The Silk Road, or, more accurately, the flow of goods from the economy of central Asia to Europe and East Asia!

But, as we all know, good things don't last forever--and the splitting up of the Mongol Khanates--which began almost immediately from a historical perspective, starting with the Toluid Civil War (1260-1260) and escalating from there--is a fine example. Eventually, through a combination of central Asia not being safe for trade due to the remains of the Chaghatai--and later Temurid--khanates making trouble for their neighbors and that supply of Asian luxuries to Europe was functionally cut off.

Unless you were the Ottomans--or their later subjects, the Mamluks of Egypt, who controlled a short-cut to Asia by water. For a quick summary of this, I refer you to this video which lays out the position of the Ottoman empire re: new world.


Venice and the Ottomans:

Courtesy of Veniceatlas.com--showing clashes between Venice and the Ottomans, as you can see, the main subject of their dispute was Greece.

The Venetians were an established power when the Ottomans finally finished off the Byzantine empire. The Venetians swiftly adapted to this regime change in typical fashion, by establishing a deep commercial relationship with their heavily armed neighbor. Many future doges had spent significant time in Constantinople as traders/spies--I'm thinking here of the most famous of this number, Doge Andrea Gritti.

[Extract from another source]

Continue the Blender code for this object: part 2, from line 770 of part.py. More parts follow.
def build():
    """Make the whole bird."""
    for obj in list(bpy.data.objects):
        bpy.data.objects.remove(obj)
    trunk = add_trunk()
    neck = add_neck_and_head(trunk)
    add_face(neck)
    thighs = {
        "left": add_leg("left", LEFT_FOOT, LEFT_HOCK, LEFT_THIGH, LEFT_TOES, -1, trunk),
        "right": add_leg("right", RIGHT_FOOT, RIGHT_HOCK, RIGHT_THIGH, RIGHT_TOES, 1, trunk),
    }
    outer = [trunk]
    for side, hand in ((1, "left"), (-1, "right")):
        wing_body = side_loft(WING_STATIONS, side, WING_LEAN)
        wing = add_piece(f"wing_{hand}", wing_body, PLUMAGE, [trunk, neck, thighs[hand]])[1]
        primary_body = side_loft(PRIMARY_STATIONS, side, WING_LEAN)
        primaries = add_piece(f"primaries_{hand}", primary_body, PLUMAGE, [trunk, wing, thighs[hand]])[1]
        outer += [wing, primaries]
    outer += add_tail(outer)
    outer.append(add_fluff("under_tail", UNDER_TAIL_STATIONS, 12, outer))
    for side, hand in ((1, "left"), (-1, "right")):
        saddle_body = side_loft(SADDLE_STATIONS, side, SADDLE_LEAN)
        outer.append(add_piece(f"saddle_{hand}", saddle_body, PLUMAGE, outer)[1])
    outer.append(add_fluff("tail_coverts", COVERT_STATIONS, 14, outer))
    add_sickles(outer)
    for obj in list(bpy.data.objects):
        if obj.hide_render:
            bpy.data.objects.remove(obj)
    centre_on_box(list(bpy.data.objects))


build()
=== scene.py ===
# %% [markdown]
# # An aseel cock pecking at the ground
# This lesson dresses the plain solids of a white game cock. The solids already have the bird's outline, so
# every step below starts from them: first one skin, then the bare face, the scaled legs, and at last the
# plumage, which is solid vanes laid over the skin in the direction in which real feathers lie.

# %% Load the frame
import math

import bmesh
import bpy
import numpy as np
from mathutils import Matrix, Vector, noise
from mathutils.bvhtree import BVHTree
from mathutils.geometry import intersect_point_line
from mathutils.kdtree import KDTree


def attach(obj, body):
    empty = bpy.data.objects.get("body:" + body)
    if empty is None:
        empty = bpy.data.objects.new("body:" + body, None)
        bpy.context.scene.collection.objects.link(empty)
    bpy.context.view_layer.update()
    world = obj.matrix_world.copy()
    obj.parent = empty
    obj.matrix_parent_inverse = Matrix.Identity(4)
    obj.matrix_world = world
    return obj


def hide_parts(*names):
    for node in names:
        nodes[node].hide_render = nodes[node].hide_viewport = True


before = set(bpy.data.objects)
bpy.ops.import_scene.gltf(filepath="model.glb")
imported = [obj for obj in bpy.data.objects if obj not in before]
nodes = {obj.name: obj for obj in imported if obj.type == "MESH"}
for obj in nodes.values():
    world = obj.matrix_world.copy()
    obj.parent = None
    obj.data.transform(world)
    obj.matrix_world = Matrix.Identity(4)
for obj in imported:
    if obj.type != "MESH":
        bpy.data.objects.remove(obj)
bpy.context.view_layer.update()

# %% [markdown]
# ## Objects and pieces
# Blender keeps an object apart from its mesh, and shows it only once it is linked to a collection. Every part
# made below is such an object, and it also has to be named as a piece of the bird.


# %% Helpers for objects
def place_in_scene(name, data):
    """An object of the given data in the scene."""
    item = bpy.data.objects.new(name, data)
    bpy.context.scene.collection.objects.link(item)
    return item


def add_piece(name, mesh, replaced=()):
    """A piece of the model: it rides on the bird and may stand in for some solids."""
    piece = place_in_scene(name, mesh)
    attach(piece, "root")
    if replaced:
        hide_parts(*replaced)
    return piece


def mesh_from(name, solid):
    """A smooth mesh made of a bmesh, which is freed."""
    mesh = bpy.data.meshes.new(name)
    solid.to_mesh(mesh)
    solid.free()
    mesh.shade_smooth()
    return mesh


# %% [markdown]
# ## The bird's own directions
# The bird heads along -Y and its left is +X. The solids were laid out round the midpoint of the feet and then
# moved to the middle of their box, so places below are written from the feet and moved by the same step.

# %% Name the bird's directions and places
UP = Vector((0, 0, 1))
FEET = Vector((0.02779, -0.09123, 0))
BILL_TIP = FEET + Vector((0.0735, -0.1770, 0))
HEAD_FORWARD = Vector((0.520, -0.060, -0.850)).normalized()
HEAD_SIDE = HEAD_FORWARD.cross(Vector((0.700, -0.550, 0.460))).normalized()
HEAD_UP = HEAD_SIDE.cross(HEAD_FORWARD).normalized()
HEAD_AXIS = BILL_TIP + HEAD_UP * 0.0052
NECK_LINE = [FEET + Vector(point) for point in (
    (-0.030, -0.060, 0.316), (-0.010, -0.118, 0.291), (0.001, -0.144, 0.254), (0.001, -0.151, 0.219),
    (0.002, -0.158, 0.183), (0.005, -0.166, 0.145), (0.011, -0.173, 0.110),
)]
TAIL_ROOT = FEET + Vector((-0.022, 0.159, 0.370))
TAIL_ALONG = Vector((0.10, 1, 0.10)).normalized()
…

Nobody does Gritti like Titian!

Gritti, as we've discussed, was arrested for whacky spy antics in Constantinople in his youth--and avoided execution only through his close friendship with one of the senior Ottoman viziers. This can be taken as indicative of an unusually close relationship between high-level officials of both empires--they would fight savagely over the best places to plunder (both Ottomans and Venetians would spill swimming-pools worth of blood over Greece, to the great annoyance of the Greeks, who really wished both powers would get bent) but overall were on good terms for all that.

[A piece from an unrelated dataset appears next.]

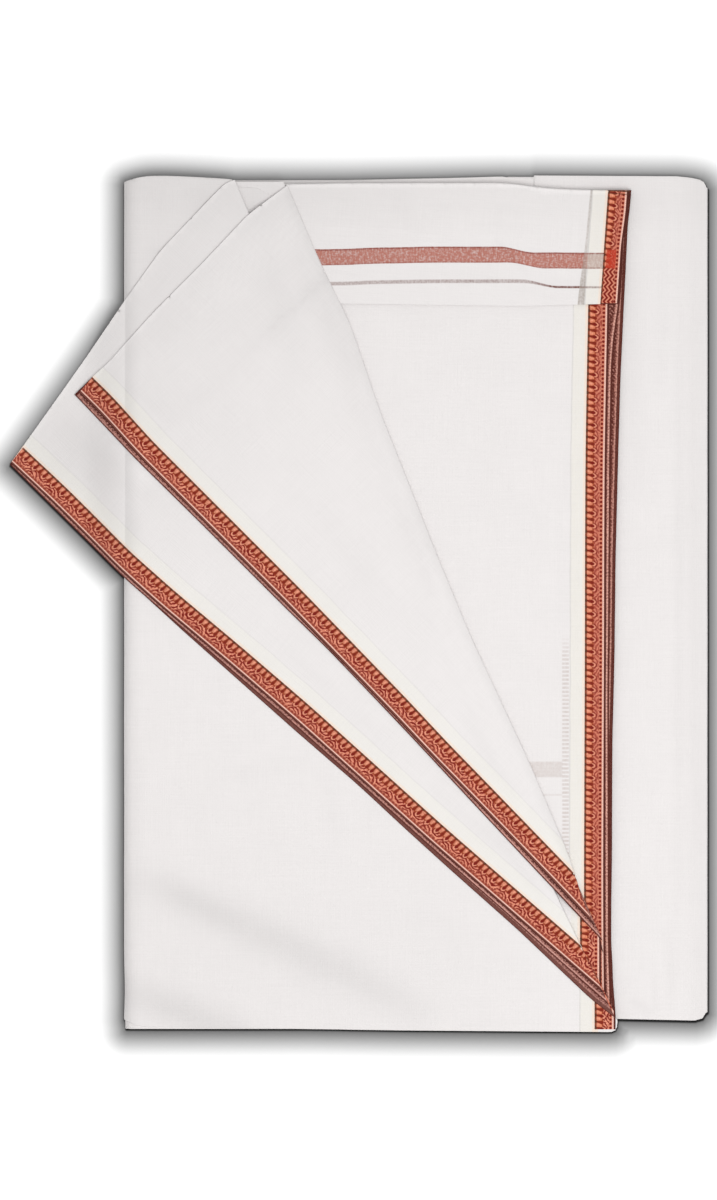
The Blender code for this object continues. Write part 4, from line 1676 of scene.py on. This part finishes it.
@dataclass
class UpperHalf:
    """The upper half of the pack: its hidden layers, and the stack of selvedges at their right."""

    fabrics: Fabrics
    base: float = 4.25
    seam_top: float = 7.0  # where its two bodies meet
    top: float = 9.9
    foot: float = -253.4
    seam: float = 134.4  # x of the lower body's right side
    stack_levels: tuple[float, ...] = (4.75, 5.3, 5.85, 6.4, 6.95)
    stack_insets: tuple[float, ...] = (1.6, 0.7, 1.9, 0.5, 1.2)

    def build(self) -> None:
        """Makes the layers and the selvedges."""
        seam = self.seam
        low = (
            (LEFT, self.foot), (seam, self.foot), (seam, 244.6), (110.0, 245.5), (90.0, 248.6),
            (20.0, 249.2), (LEFT, 250.4),
        )
        crease = SECOND_LINE.moved(6.0).part(26.0, SECOND_LINE.length - 8.0, 6.0)
        high = (
            (LEFT, self.foot), (124.0, self.foot), (126.5, -196.0), *map(tuple, crease),
            (-60.0, 247.6), (LEFT, 249.6),
        )
        ground = self.fabrics.ground
        for layers in (
            FoldedLayers("upper_layers", divided(low), self.base, self.seam_top, 6, ground, phase=1.0),
            FoldedLayers(
                "inner_layers", divided(high), self.seam_top, self.top, 5, ground, phase=2.2, slack=0.7
            ),
        ):
            layers.build("upper_fold")
        leaves = []
        for count, (top, inset) in enumerate(zip(self.stack_levels, self.stack_insets)):
            ends = (across_at(-253.2 + 0.4 * inset), across_at(246.0 - 0.5 * inset))
            edge = EndPanel.UNDER_LINE.moved(inset)
            leaves.append(under_leaf(f"selvedge_{count}", edge, ends, level(top),
                                     material=self.fabrics.under, pitch=4.0))
        stack = joined("selvedge_stack", [leaf.shape() for leaf in leaves])
        flat = (len(leaves) * BORDER_WIDTH, EndPanel.UNDER_LINE.length)
        declare_sheet(stack, flat, None)
        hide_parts("upper_fold_border")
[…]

Certainly, as the world's political and economic axis shifted west to incorporate a whole new hemisphere, both Venice and Ottoman empires remained in close contact, each viewing their capital city as the center of the world. A poem from the Ottoman seventeenth century author Nabi springs to mind:

"The heavens may turn about the earth as they will
They will find no city like Istanbul
Drawing and painting, writing and gilding
Achieve beauty and grace in Istanbul
However many different arts there may be
All find brilliance and luster in Istanbul
Because its beauty is so rare a sight
the sea has clasped it in a tight embrace
All the arts and all the crafts
Find honor and glory in Istanbul."

Doubtless, a Venetian would have written the same about Venice, and there are simply too many poems and elegy's to Venice's unique glory and elegance to start naming them. I will quote Italo Calvino's character of Marco Polo in his classic work, Invisible Cities which while written in the twentieth century, has a similar feel to it. Marco Polo is entertaining Kublai Khan with stories of his travels, and eventually the Khan asks exasperatedly if the Venetian is just making up cities since some  of the cities are clearly impossible: cities of the dead, of the air, of water. Polo replies: "Every time I tell of a city, I am saying something about Venice."

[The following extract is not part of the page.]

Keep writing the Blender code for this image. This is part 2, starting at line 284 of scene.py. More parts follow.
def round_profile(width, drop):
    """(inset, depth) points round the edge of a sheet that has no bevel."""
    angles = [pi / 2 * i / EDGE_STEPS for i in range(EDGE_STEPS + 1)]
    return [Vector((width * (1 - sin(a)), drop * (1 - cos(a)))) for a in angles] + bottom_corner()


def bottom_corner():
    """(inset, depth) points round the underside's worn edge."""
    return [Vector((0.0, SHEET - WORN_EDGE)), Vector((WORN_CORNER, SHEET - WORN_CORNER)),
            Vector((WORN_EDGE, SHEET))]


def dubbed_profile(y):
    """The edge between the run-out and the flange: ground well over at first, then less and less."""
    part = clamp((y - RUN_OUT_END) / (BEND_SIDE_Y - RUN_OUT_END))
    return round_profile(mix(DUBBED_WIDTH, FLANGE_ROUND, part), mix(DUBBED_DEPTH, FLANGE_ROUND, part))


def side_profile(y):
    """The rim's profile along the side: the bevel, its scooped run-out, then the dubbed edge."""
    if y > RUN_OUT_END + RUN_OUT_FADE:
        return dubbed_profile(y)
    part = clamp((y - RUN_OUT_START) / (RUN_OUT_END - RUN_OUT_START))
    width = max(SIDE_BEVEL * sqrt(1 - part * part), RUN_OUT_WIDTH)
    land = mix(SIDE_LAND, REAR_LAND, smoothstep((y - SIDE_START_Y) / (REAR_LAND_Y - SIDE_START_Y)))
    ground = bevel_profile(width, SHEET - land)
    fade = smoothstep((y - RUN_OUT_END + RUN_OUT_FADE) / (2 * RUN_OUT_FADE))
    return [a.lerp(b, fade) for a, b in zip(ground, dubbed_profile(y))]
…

Piri Reis:  Ottoman Admiral, scholar, cartographer

Ahmed Muhiddin Piri is the man responsible for the map of Venice that graces the top of this page. A Gallipolian by birth, his life was studded with accomplishments. The one he is best known for, of course, is the gazelle-skin map of the world including the new hemisphere--specifically, the coast of South America and the Caribbean.

Piri also did excellent maps of Otranto, along with north African coasts and the island of Corsica. The notable admiral had experience in the Mediterranean, Indian Ocean, and Straits of Gibraltar, making him exceptionally well travelled even by Ottoman standards. You could see the whole reach of the Ottoman empire in the admiral's log-books and maps--it was a formidable--and lucrative empire, one that Venice was well advised to remain close to.

Piri Reis's map of Otranto.

The Mamluks of Egypt eventually denied European powers access to the shortcut around the now-disintegrated Silk Road (a move that prompted the European powers to 'discover' the new hemisphere as a result, ironically) but Venice stayed in the good graces of the Ottoman empire.

Piri Reis's travel records and reach can be seen as a good embodiment of the logic that led  Venice to stick closer to home. The Venetians were conservative in this regard:  why  be eager to extend la Serenissima to the new world--why would it take that risk when it could just trade with the Ottomans, which the other European powers now largely refused to do?

In Conclusion:

So much of Venice's trade, political leverage and culture came from their proximity to thriving and vibrant Islamic powers. While Venice  was and is a unique polity, it unquestionably benefitted culturally and materially  from its Islamic neighbors than it lost for them, and made it a truly cosmopolitan place compared even to other Italian city states at the time.